Chris Marker Images From La Jetée
Chris Marker’s science-fiction classic La Jetée (1963) is widely considered one of the greatest and most influential experimental films of all time. Composed exclusively of photographs except for a brief motion-picture shot capturing a woman opening her eyes, this insightful meditation on time and memory highlights Marker’s groundbreaking approach to still and moving images. Commemorating Marker’s life (1921 – 2012) and the 50th anniversary of the film, the first 14 images in La Jetée are presented in the form of a large-format mural that emulates a film-strip, installed on the street-level windows at TIFF Bell Lightbox. Positioned as both still photographs and cinematic stills, the images underscore the film’s exploration of the tension between seeing and memory, photography and film.

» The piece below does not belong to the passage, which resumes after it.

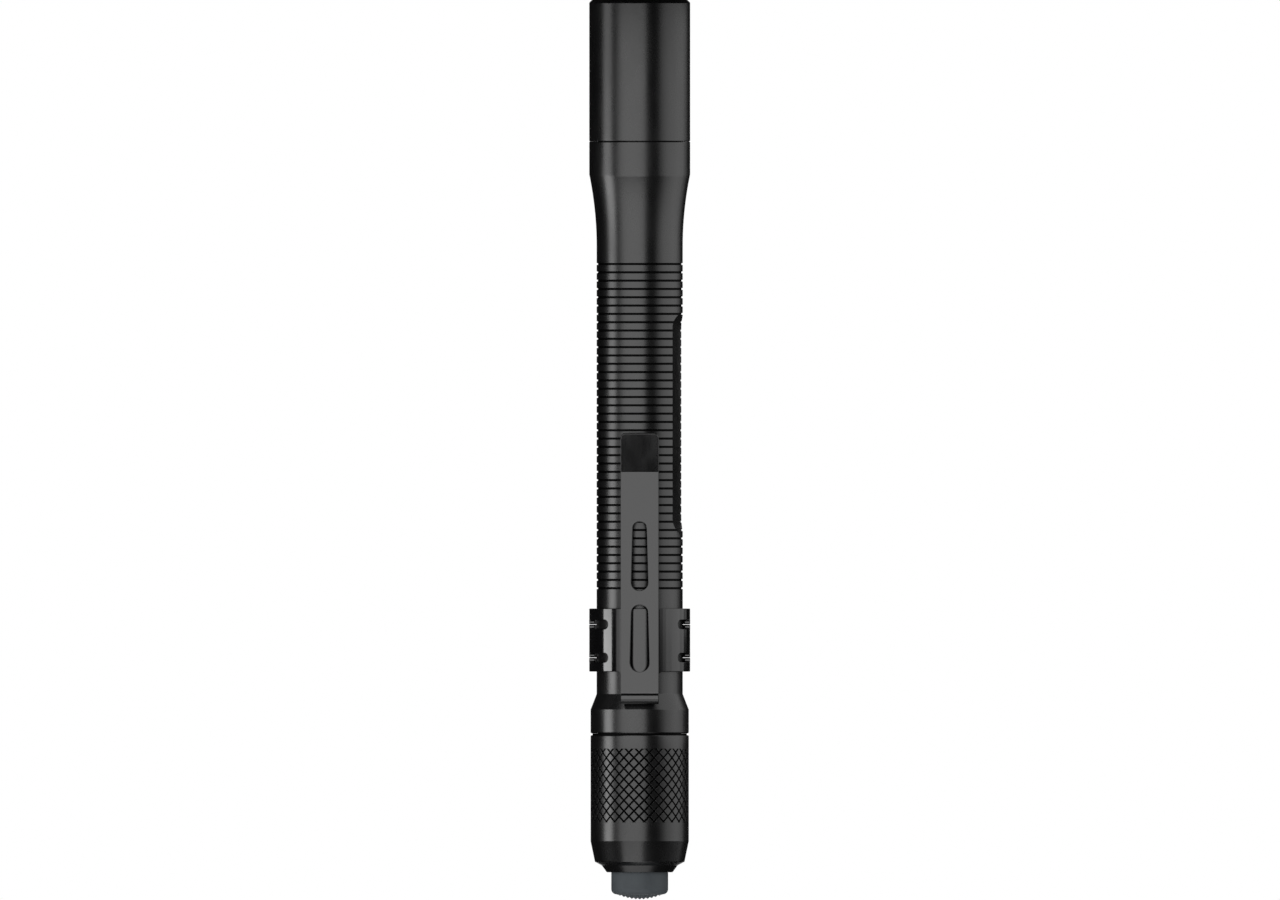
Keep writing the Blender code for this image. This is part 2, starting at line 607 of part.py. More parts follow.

Writing was a significant part of Marker’s process; La Jetée’s narrated script coalesces with the photographs throughout this “story of a man marked by an image from his childhood.” Existing in a dystopian future beneath the destroyed city of Paris, where the recollection of the past is key to humanity’s survival, the protagonist is “chosen because of his obsession with an image” and sent back in time. He is implored to rediscover the details of what he alone can picture in his mind. Returning to the Paris of his youth and the woman of his dreams, he witnesses the murder that has haunted his cryptic recollection of the pier at Orly Airport. Marker’s timeless sequence of images draws on the metaphor of the photograph to explore the fragmented nature of memory.
This project was developed in conjunction with two others at TIFF Bell Lightbox: the exhibition Memory of a Certain Time, an overview of Marker’s still photography, and a mini-retrospective of the artist’s films, including La Jetée.